Factors affecting ENSO predictability in an empirical model of tropical air-sea interactions

Harun Rashid1

1CSIRO, Melbourne, VIC

 

El Niño‒Southern Oscillation (ENSO) is the dominant mode of tropical interannual climate variability, with large influence on global weather and climate. Here we construct an empirical dynamical model of tropical Pacific air-sea interactions to investigate various factors affecting ENSO prediction skill. A hierarchy of models with increasing complexity have been constructed using data for 1958-1990 and retrospective forecasts are made for 1991- 2017 for each of the models. The model with the best ENSO prediction skill is then chosen as a reference model.
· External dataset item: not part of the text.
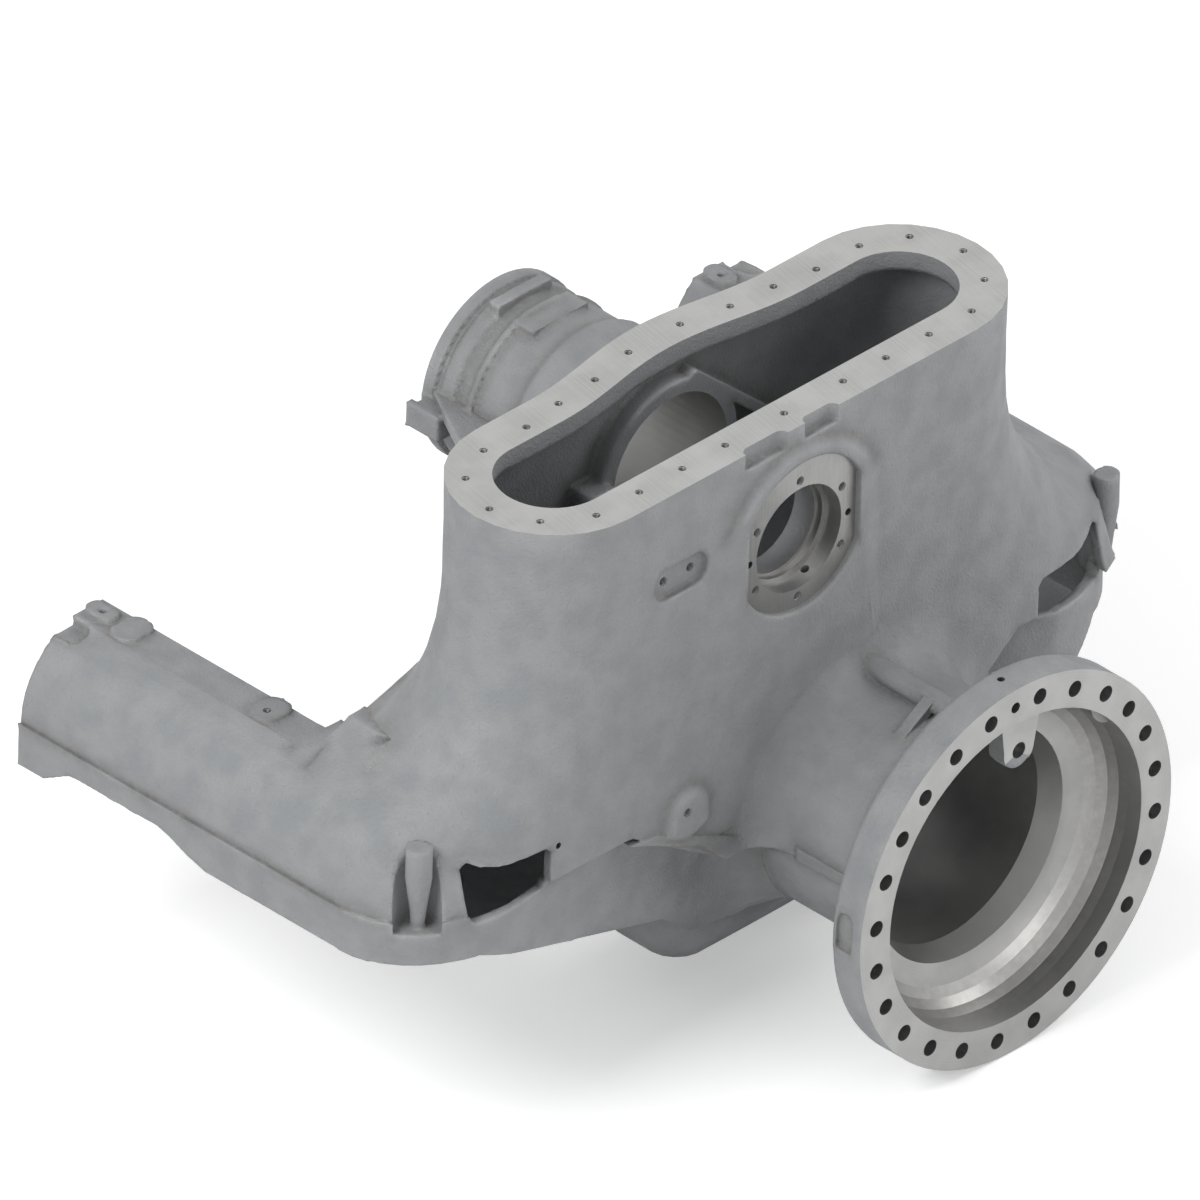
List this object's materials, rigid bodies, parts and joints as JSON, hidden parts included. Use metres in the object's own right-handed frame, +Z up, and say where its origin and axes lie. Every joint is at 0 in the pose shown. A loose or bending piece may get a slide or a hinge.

The reference model’s predictability limit, defined here as the forecast lead month of 0.5 anomaly correlation (AC), is around 11 months. After establishing the suitability of this model by comparing its simulated ENSO properties with the observed, we use it to determine the relative importance of several factors affecting the model’s ENSO prediction skill. In particular, we examine the extent to which ENSO prediction skill is affected by the main atmosphere-ocean interaction processes―thermocline and zonal wind feedbacks and zonal wind forcing―on ENSO predictability. We find that all these processes significantly affect ENSO predictability and extend the predictability limit by up to five months, with the largest effect coming from the thermocline feedback. The other processes with progressively smaller effects are the total zonal wind forcing, zonal wind feedback and external zonal wind forcing. This result suggests that the dynamical seasonal prediction models must have a good representation of the major ENSO processes in order to have good ENSO prediction skills.


Biography:

Dr Harun Rashid is a senior research scientist in CSIRO Climate Science Centre of the Oceans and Atmosphere BU. His expertise is in understanding and predicting climate variability using dynamical and empirical models of the earth’s climate system. His current interest is modelling El Niño‒Southern Oscillation (ENSO) using Coupled Global Climate Model (CGCM) and Empirical Dynamical Models (EDMs).